• SET TASK:
Write out the lines from the top of the material through the line with "const bottomFall = 2.4;", exactly and with nothing added.
────
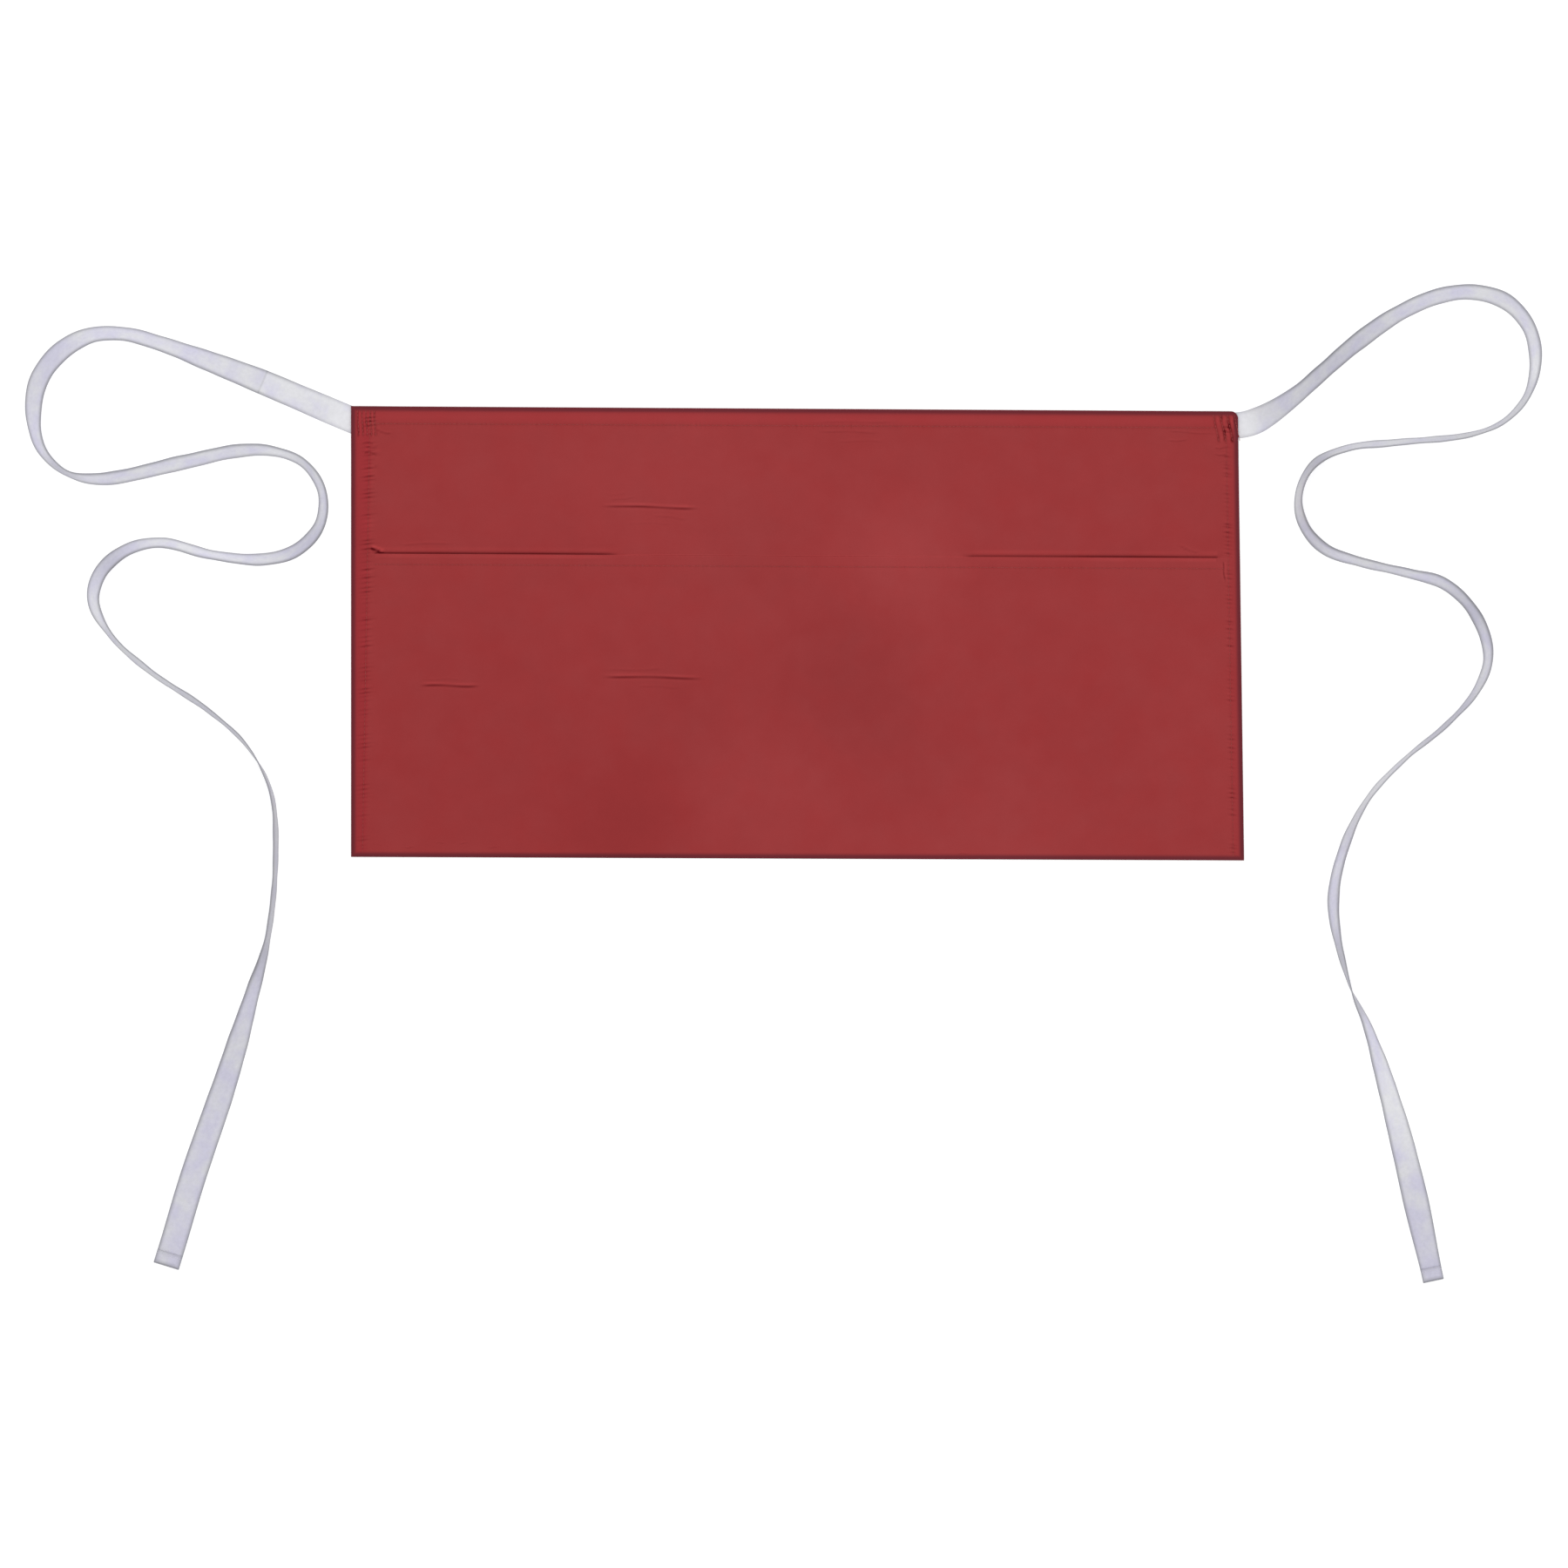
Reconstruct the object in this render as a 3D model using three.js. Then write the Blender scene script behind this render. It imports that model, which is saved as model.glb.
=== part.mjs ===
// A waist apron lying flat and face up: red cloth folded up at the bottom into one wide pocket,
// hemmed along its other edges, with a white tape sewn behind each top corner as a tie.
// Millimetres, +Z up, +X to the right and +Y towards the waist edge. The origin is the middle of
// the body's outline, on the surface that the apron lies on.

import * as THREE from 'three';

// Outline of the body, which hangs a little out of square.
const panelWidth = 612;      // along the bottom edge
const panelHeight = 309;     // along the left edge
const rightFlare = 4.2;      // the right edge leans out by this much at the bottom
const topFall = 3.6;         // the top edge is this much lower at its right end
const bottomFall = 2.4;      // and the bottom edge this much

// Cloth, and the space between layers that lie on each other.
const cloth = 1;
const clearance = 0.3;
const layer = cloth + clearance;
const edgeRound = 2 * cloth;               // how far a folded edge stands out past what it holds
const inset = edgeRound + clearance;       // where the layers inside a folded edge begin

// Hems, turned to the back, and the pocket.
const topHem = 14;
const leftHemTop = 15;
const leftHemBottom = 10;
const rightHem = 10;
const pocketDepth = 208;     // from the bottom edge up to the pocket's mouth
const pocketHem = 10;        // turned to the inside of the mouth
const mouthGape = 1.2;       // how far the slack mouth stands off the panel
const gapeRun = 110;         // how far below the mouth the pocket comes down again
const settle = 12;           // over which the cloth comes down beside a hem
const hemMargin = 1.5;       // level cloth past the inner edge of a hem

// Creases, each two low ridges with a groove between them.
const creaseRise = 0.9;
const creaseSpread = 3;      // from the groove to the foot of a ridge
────
• EXPECTED OUTPUT:
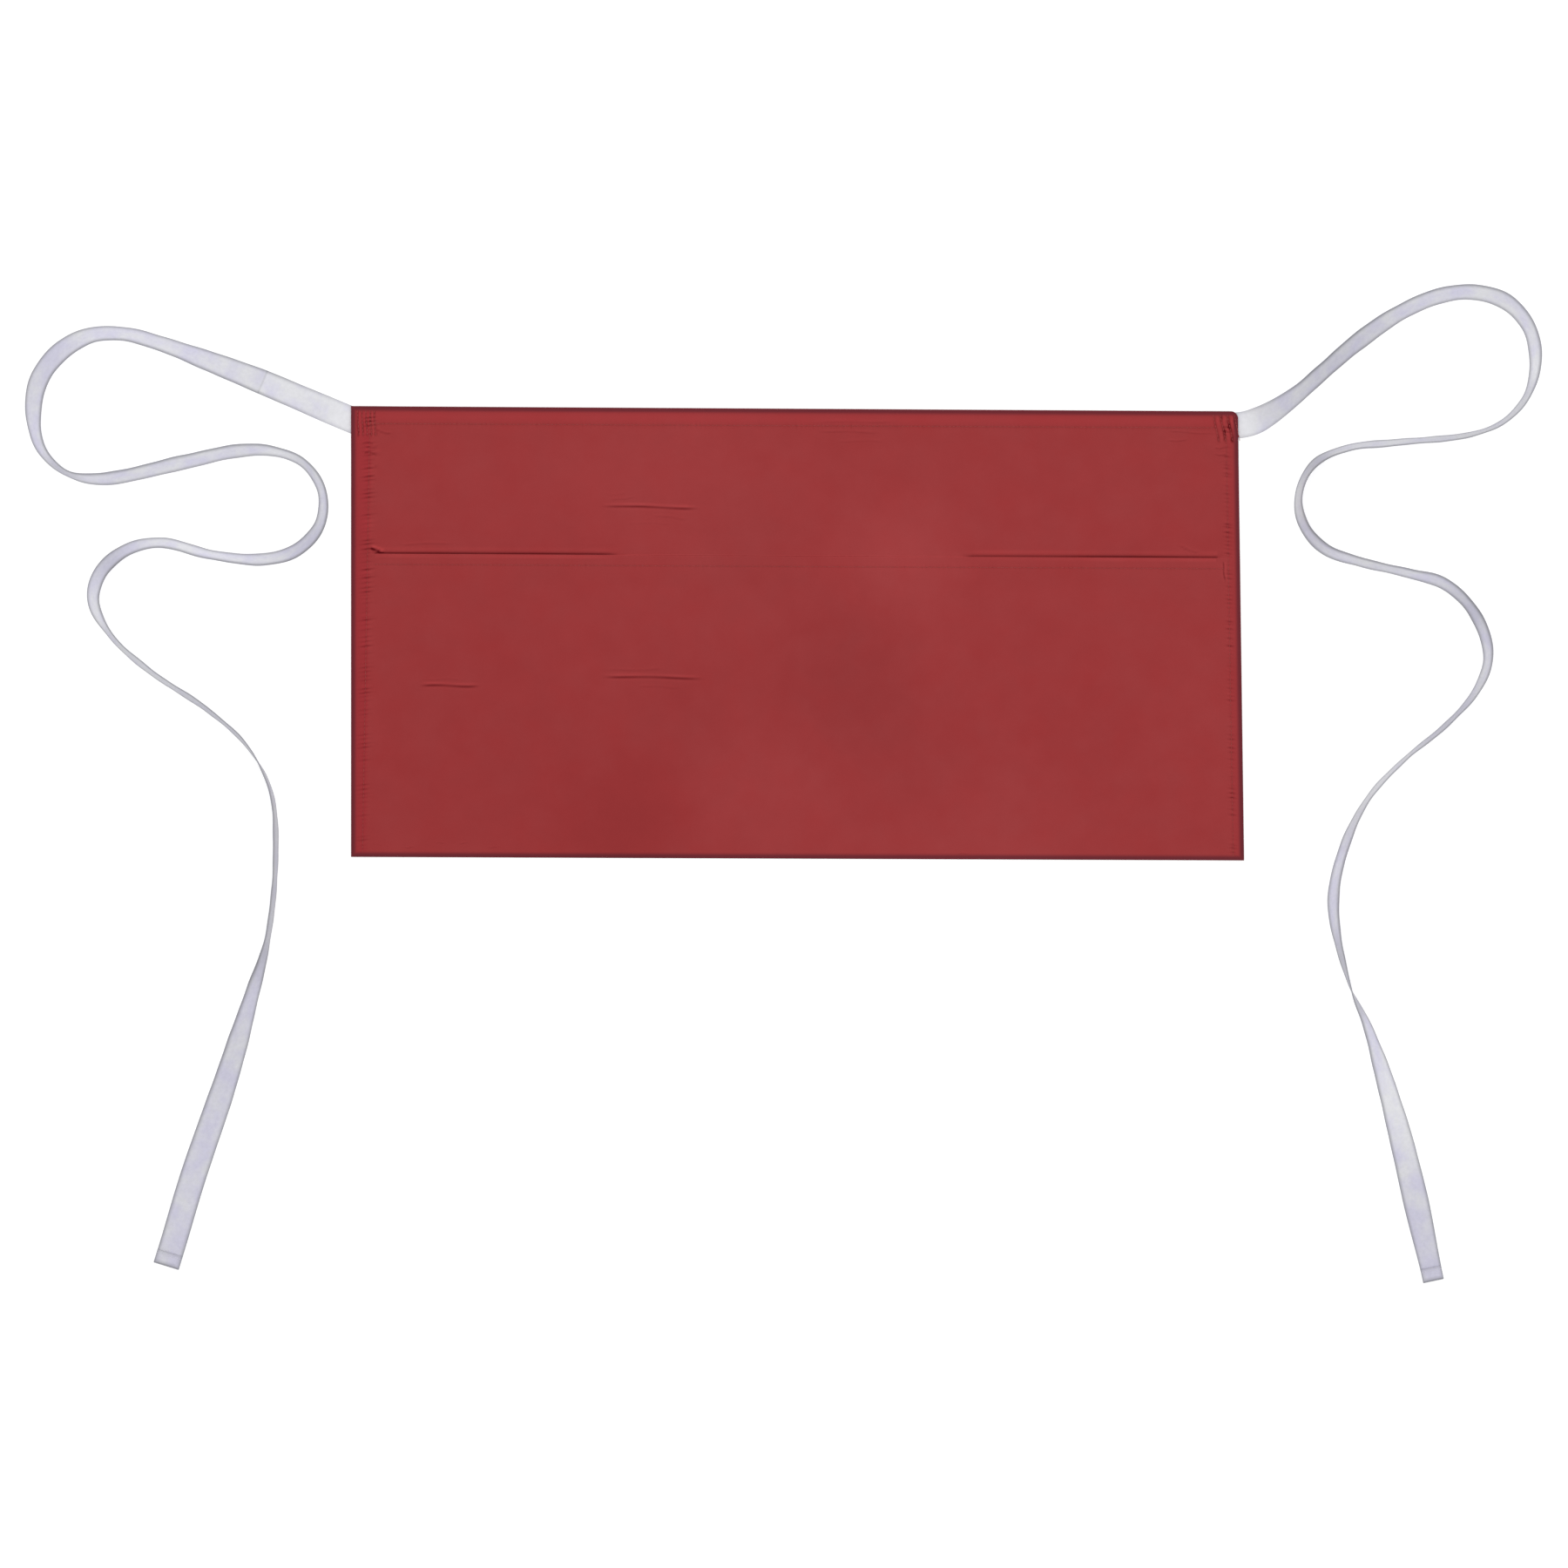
Reconstruct the object in this render as a 3D model using three.js. Then write the Blender scene script behind this render. It imports that model, which is saved as model.glb.
=== part.mjs ===
// A waist apron lying flat and face up: red cloth folded up at the bottom into one wide pocket,
// hemmed along its other edges, with a white tape sewn behind each top corner as a tie.
// Millimetres, +Z up, +X to the right and +Y towards the waist edge. The origin is the middle of
// the body's outline, on the surface that the apron lies on.

import * as THREE from 'three';

// Outline of the body, which hangs a little out of square.
const panelWidth = 612;      // along the bottom edge
const panelHeight = 309;     // along the left edge
const rightFlare = 4.2;      // the right edge leans out by this much at the bottom
const topFall = 3.6;         // the top edge is this much lower at its right end
const bottomFall = 2.4;      // and the bottom edge this much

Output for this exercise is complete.